Almost everybody has criticized that move against the Kiwis. But I want to take a closer look at it. T20 cricket is a dynamic game where shuffling the batting order is not as big a deal. In fact, teams who have flexible batting orders tend to fare better. In my opinion, the move to open with Ishan Kishan was obvious and dropping Rohit Sharma down was tactically a brilliant move. Considering Rohit’s troubles against left arm pacers, shielding him from one of the best in the world in such an important game was pretty much a sensible thing to do. That it didn’t work out well is a different story altogether. Had the move worked, the same people who criticized it would have called it a brave and excellent thought. The only thing is I would have preferred Kohli to bat 3 and Rohit to bat 4 in the game.

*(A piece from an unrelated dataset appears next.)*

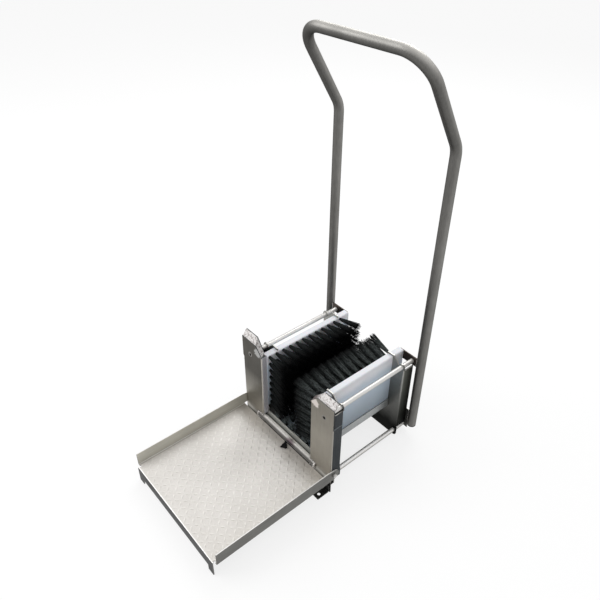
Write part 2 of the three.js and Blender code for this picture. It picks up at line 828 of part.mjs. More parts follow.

Now that a lot of criticism has been discarded by me, it is also essential to point out what went wrong.

•    Starting Eleven: To start with, Ravi Ashwin should have been in the starting eleven. Playing Hardik despite the fact that he wasn’t fit to bowl was not the right thing to do. Ishan Kishan should have played in his place.

•    Too much hype around beating Pakistan: The chest thumping with the Mauka Mauka campaigns, statements like walkover match and the overall hype around the India-Pakistan match is one of the reasons. There was so much hype around it that even the broadcasters thought it was wise to discuss that match in the pre, post and mid innings shows of other matches in the qualifying stage, completely ignoring the match at hand. It was a kind of disrespect to the ongoing matches. So, with so much hype around the game, losing that match deflated the team and they were visibly on the backfoot in the next match which was the most important one for them in the tournament.

•    A bit of luck: Yes, luck plays a part too. The fact that toss was so crucial in the night games shows how much luck plays a part. The toss in the first two matches was very crucial. Also, the fact that this was supposedly an easier group didn’t work well for India. The fact that it was a race between India, Pakistan and NZ for qualification resulted in one bad match being responsible for India’s ouster.

Yes, when the team accepts all the love of the fans, they are supposed to endure criticism as well is true. But the criticism has to be fair and the kind of hate that they suddenly were subjected to must be avoided. Things go wrong for the best of teams and this time around it was India who messed up what could have been a dream end to Kohli’s T20I captaincy. But it was not to be. So, fans of the Indian team, chin up and wait for them to bounce back. The next World Cup is not far away.

(DISCLAIMER: This is an opinion piece. The views expressed are the author’s own and have nothing to do with OTV’s charter or views. OTV does not assume any responsibility or liability for the same.)